Can’t wait to add this to my transitions blue light filter colour blind prescription smart glasses.
First: I’ll believe it when I see it. Every so often pie-in-the-sky claims of this type come out, and they often end up not being feasible, even if they’re technically possible.
Second: if it is feasible, given that gen 3 night vision tubes have remained stubbornly expensive, I would not expect this to be cheap for a long time.
Who knows. Some tech is both better functionally and cheaper. We’ll see. No need to hype anyway.
iirc the way night vision currently works the actual amplifying part is incredibly thin and more than 90% of the thickness is post amplification cleanup.

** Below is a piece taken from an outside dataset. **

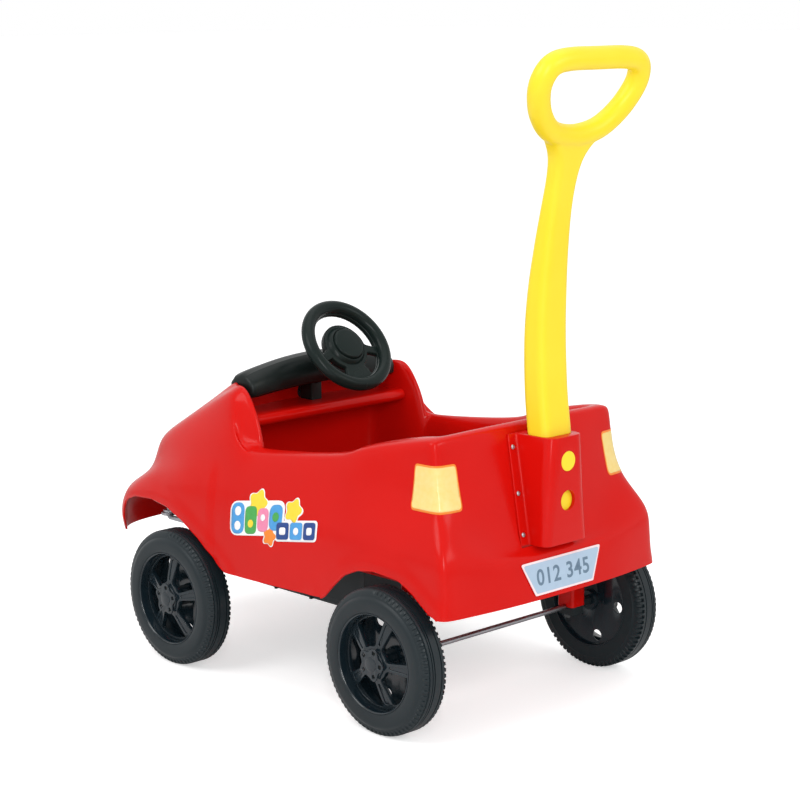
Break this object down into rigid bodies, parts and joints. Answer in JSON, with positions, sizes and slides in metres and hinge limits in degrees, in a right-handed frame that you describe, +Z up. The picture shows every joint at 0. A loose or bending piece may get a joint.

I’m pretty sure you’re correct, although I believe that the part that’s capturing photons also needs to be heavily protected from the environment, and you also need something to prevent to many photons from getting to it and burning it out (e.g., almost all gen 3 NODs are autogated so that someone shining a flashlight at you won’t wreck your image intensifier tubes.)
It’s one of those things that can get pretty overwhelming to try and research as a consumer, because it gets really technical really fast.
I don’t have much to contribute to the technical discussion here, just my comment that even playing with kids toy night vision goggles is awesome. For about $100 you can buy a really fun toy to play around with. Gets boring quickly, but kids might have fun with it longer.